Se me funde el alma en la hoguera de la vergüenza y se siente atrapada en la barbarie, entre el asco y la inmundicia que resulta mucho más espesa que los restos que se precipitaron en los caudales abiertos con el beneplácito sádico y demoniaco de los que voluntariamente decidieron matar y arrasar nuestras tierras, tierras mantenidas, conservadas y glorificadas con sus frutos por todos aquellos que durante generaciones amaron y supieron conservar el espíritu de la naturaleza. Me doy cuenta de mi inanidad ante tremendo crimen, como supongo que nos sentimos muchos más que miles.

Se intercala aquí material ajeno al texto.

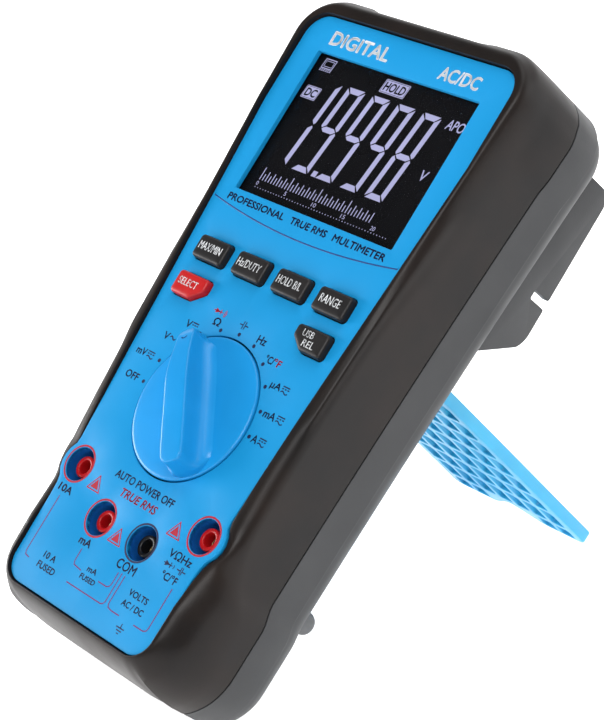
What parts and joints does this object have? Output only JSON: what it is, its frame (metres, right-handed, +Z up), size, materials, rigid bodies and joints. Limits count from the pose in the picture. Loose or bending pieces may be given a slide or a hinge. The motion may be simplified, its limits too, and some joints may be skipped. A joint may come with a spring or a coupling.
{
  "type": "digital multimeter",
  "caption": "Handheld digital multimeter standing on its fold-out tilt stand, with display, six keys, rotary switch and four test lead sockets.",
  "frame": {"origin": "centre of the bounding box on the surface that the meter stands on", "axes": "+X to the meter's right, +Y to the rear, +Z up; the front leans back 46.5 degrees from lying flat"},
  "size_m": [0.0964, 0.1794, 0.171],
  "materials": {
    "front_rubber": "soft matt rubber skin, very dark grey",
    "rear_plastic": "fine-grained matt plastic, dark grey",
    "blue_panel": "satin bright blue with printed markings",
    "blue_knob": "semi-gloss bright blue",
    "blue_stand": "semi-gloss light blue",
    "clear_window": "clear acrylic",
    "lcd_black": "black display with pale lilac segments",
    "light_guide": "milky light guide",
    "white_plastic": "natural white moulding",
    "silicone": "grey silicone",
    "conductive_rubber": "striped conductive rubber",
    "key_grey": "dark grey satin key with white legend",
    "key_red": "red satin key with white legend",
    "board_green": "green solder mask",
    "chip_black": "moulded epoxy",
    "component_blue": "dipped component coating",
    "red_insulator": "red insulating sleeve",
    "black_insulator": "black insulating sleeve",
    "brass": "turned brass",
    "steel": "plated steel",
    "ceramic": "white ceramic fuse body",
    "spring_bronze": "phosphor bronze strip",
    "copper": "bare copper-alloy wire",
    "battery_skin": "printed metal battery jacket, plain",
    "foot_rubber": "moulded rubber foot"
  },
  "bodies": {
    "case": {"front_shell": "front_rubber", "rear_shell": "rear_plastic", "front_panel": "blue_panel", "lcd_window": "clear_window", "lcd_module": "lcd_black", "lcd_backlight": "light_guide", "lcd_frame": "white_plastic", "zebra_strips": "conductive_rubber", "main_board": "board_green", "board_screws": "steel", "measuring_chip": "chip_black", "board_parts": "component_blue", "keypad_mat": "silicone", "detent_ring": "white_plastic", "socket_10a": "brass", "socket_ma": "brass", "socket_com": "brass", "socket_volt": "brass", "sleeve_10a": "red_insulator", "sleeve_ma": "red_insulator", "sleeve_com": "black_insulator", "sleeve_volt": "red_insulator", "fuse_10a": "ceramic", "fuse_ma": "ceramic", "fuse_caps": "steel", "fuse_clips": "spring_bronze", "current_shunt": "copper", "buzzer": "chip_black", "shield_plate": "steel", "battery": "battery_skin", "battery_terminals": "steel", "battery_snap": "black_insulator", "battery_cover": "rear_plastic", "cover_screws": "steel", "case_screws": "steel", "rear_feet": "foot_rubber"},
    "knob": {"knob": "blue_knob", "switch_rotor": "white_plastic", "switch_wipers": "spring_bronze", "detent_balls": "steel", "detent_springs": "steel"},
    "stand": {"tilt_stand": "blue_stand", "stand_pins": "steel"},
    "key_maxmin": {"key_maxmin": "key_grey"},
    "key_duty": {"key_duty": "key_grey"},
    "key_hold": {"key_hold": "key_grey"},
    "key_range": {"key_range": "key_grey"},
    "key_select": {"key_select": "key_red"},
    "key_rel": {"key_rel": "key_grey"}
  },
  "joints": [
    {"name": "knob_turn", "type": "hinge", "parent": "case", "child": "knob", "pos_m": [0, -0.04163, 0.07979], "axis": [0, -0.7254, 0.6884], "range_deg": [-126, 54]},
    {"name": "stand_fold", "type": "hinge", "parent": "case", "child": "stand", "pos_m": [0, 0.01853, 0.08101], "axis": [1, 0, 0], "range_deg": [-85, 0]},
    {"name": "key_maxmin_press", "type": "slide", "parent": "case", "child": "key_maxmin", "axis": [0, 0.7254, -0.6884], "range_m": [0, 0.0008], "stiffness_N_per_m": 600, "springref_m": -0.0008},
    {"name": "key_duty_press", "type": "slide", "parent": "case", "child": "key_duty", "axis": [0, 0.7254, -0.6884], "range_m": [0, 0.0008], "stiffness_N_per_m": 600, "springref_m": -0.0008},
    {"name": "key_hold_press", "type": "slide", "parent": "case", "child": "key_hold", "axis": [0, 0.7254, -0.6884], "range_m": [0, 0.0008], "stiffness_N_per_m": 600, "springref_m": -0.0008},
    {"name": "key_range_press", "type": "slide", "parent": "case", "child": "key_range", "axis": [0, 0.7254, -0.6884], "range_m": [0, 0.0008], "stiffness_N_per_m": 600, "springref_m": -0.0008},
    {"name": "key_select_press", "type": "slide", "parent": "case", "child": "key_select", "axis": [0, 0.7254, -0.6884], "range_m": [0, 0.0008], "stiffness_N_per_m": 600, "springref_m": -0.0008},
    {"name": "key_rel_press", "type": "slide", "parent": "case", "child": "key_rel", "axis": [0, 0.7254, -0.6884], "range_m": [0, 0.0008], "stiffness_N_per_m": 600, "springref_m": -0.0008}
  ]
}
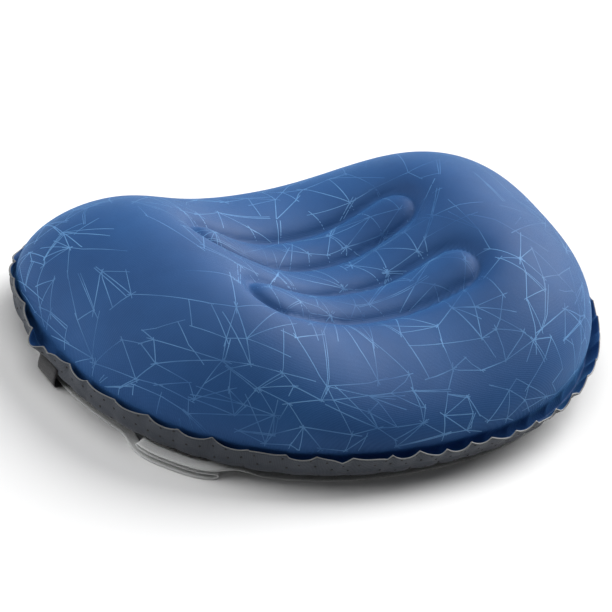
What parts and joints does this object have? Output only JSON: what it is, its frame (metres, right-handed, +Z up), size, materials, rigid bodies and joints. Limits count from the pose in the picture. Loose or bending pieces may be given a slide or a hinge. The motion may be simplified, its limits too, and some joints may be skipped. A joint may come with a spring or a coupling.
{
  "type": "inflatable camp pillow",
  "caption": "Inflatable camp pillow with a curved body, raised ends round a head cradle, welded fabric skins, an air valve underneath and an elastic strap held by webbing loops.",
  "frame": {"origin": "on the ground under the middle of the pillow's outline", "axes": "+Z up, +X along the pillow's length, +Y towards the rear, the side the ends sweep to"},
  "size_m": [0.4254, 0.306, 0.0943],
  "materials": {
    "top_fabric": "satin stretch knit, film-backed, with a printed net of pale lines",
    "bottom_fabric": "matte film-backed fabric with raised grip dots",
    "film": "translucent welded film",
    "webbing": "black woven webbing",
    "elastic": "light grey woven elastic",
    "valve_plastic": "soft dark moulding",
    "silicone": "translucent grey silicone"
  },
  "bodies": {
    "pillow": {"top_skin": "top_fabric", "bottom_skin": "bottom_fabric", "rear_tie_ring": "film", "front_tie_ring": "film", "valve_base": "film", "plug_seal": "silicone", "tether_ring": "valve_plastic", "elastic_strap": "elastic", "left_loop": "webbing", "right_loop": "webbing"},
    "plug": {"deflate_plug": "valve_plastic", "plug_tether": "valve_plastic", "flap_cage": "valve_plastic"},
    "flap": {"check_flap": "silicone"},
    "cap": {"inflate_cap": "valve_plastic", "cap_tether": "valve_plastic"}
  },
  "joints": [
    {"name": "plug_hinge", "type": "hinge", "parent": "pillow", "child": "plug", "pos_m": [0.09295, 0.13244, 0.0111], "axis": [0.9828, -0.1793, -0.0443], "range_deg": [0, 120]},
    {"name": "cap_hinge", "type": "hinge", "parent": "plug", "child": "cap", "pos_m": [0.08808, 0.10807, 0.00179], "axis": [-0.9828, 0.1793, 0.0443], "range_deg": [0, 120]},
    {"name": "flap_lift", "type": "slide", "parent": "plug", "child": "flap", "axis": [-0.0118, -0.3004, 0.9537], "range_m": [0, 0.002], "stiffness_N_per_m": 20}
  ]
}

No existe palabra precisa ni gesto adecuado para expresar semejante crueldad, más allá de lo imaginable, mucho más allá de la razón.
Todos sabemos quiénes fueron los culpables y aun así escuchamos sus palabras, pero sólo recibimos en ellas más castigo a la conciencia, más amargura y, lo peor, permitimos que sigan jugando con nuestras lágrimas intentando moldear a su gusto y pericia los instintos, las condiciones humanas más sagradas que sustentan nuestra humanidad.
Habrá que salir a las calles a decidir nuestro futuro porque nos lo están eliminando con saña, como cirujanos laboriosos y perversos que cercenan con bisturí lo que no conviene que es ni más ni menos que nuestra libertad. Libertad que significa pensamiento, libertad que significa arte, significa desarrollo personal, social y tantas otras cosas de las que requerimos para SER.